* begin Records for the exercise *

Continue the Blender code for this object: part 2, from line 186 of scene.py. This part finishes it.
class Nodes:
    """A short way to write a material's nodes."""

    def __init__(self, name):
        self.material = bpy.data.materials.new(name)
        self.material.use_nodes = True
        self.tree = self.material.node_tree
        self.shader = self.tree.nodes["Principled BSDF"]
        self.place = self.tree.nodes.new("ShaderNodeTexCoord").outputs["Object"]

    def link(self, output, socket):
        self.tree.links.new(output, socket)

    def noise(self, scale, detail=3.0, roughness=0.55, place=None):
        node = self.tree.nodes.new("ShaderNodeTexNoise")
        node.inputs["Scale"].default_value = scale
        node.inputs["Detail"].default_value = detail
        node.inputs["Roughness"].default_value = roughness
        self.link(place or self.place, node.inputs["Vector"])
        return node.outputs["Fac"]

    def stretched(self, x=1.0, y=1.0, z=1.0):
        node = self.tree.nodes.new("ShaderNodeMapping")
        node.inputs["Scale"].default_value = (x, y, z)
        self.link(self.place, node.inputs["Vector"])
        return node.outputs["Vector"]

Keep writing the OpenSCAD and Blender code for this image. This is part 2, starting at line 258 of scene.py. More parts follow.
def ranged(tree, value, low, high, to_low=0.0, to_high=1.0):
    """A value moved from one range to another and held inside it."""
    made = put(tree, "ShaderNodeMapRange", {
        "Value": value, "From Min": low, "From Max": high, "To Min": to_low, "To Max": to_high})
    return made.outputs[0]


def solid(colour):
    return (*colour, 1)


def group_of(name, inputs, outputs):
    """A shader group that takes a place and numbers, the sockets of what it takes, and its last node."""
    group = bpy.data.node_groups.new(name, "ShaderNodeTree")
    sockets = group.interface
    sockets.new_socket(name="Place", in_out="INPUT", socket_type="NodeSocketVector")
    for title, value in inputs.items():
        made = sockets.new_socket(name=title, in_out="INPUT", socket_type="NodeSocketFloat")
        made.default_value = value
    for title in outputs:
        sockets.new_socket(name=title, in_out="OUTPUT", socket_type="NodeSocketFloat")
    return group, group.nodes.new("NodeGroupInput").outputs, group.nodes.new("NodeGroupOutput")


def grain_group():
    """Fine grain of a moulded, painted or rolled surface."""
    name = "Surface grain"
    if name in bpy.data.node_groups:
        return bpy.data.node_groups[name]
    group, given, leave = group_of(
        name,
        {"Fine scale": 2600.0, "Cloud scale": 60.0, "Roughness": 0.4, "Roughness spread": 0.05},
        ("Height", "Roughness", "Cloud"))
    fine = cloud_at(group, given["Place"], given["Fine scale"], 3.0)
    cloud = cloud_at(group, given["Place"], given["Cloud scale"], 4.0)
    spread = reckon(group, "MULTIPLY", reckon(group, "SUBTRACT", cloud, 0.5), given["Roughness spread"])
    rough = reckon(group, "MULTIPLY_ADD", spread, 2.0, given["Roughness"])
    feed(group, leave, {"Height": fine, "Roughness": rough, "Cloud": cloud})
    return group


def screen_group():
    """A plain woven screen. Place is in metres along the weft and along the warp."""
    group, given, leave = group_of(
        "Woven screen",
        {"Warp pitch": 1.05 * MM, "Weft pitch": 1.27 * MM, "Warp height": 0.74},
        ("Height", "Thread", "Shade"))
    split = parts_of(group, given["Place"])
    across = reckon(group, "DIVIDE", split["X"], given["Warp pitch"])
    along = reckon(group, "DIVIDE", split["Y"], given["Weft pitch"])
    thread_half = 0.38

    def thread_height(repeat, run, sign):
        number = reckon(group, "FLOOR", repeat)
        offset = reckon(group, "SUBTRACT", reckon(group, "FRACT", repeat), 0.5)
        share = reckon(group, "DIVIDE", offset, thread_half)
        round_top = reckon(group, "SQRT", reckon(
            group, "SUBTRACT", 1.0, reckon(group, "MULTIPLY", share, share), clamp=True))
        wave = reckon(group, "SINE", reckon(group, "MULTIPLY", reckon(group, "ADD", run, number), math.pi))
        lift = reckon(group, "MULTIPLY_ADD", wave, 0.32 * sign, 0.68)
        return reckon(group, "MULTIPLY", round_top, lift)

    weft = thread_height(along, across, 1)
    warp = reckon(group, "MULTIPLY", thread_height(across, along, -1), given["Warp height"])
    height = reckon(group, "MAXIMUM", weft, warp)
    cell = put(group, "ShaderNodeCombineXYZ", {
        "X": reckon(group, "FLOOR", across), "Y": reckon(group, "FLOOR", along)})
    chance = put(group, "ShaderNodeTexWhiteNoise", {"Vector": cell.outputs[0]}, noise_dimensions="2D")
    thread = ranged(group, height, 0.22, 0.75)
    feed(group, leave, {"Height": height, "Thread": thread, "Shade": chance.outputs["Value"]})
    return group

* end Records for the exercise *

→ **Exercise prompt**
In the listing above, find the line containing "Keep writing the" and the line containing "return (*colour, 1)", then repeat those two lines and everything between them exactly.

→ **Result of the task**
Keep writing the OpenSCAD and Blender code for this image. This is part 2, starting at line 258 of scene.py. More parts follow.
def ranged(tree, value, low, high, to_low=0.0, to_high=1.0):
    """A value moved from one range to another and held inside it."""
    made = put(tree, "ShaderNodeMapRange", {
        "Value": value, "From Min": low, "From Max": high, "To Min": to_low, "To Max": to_high})
    return made.outputs[0]


def solid(colour):
    return (*colour, 1)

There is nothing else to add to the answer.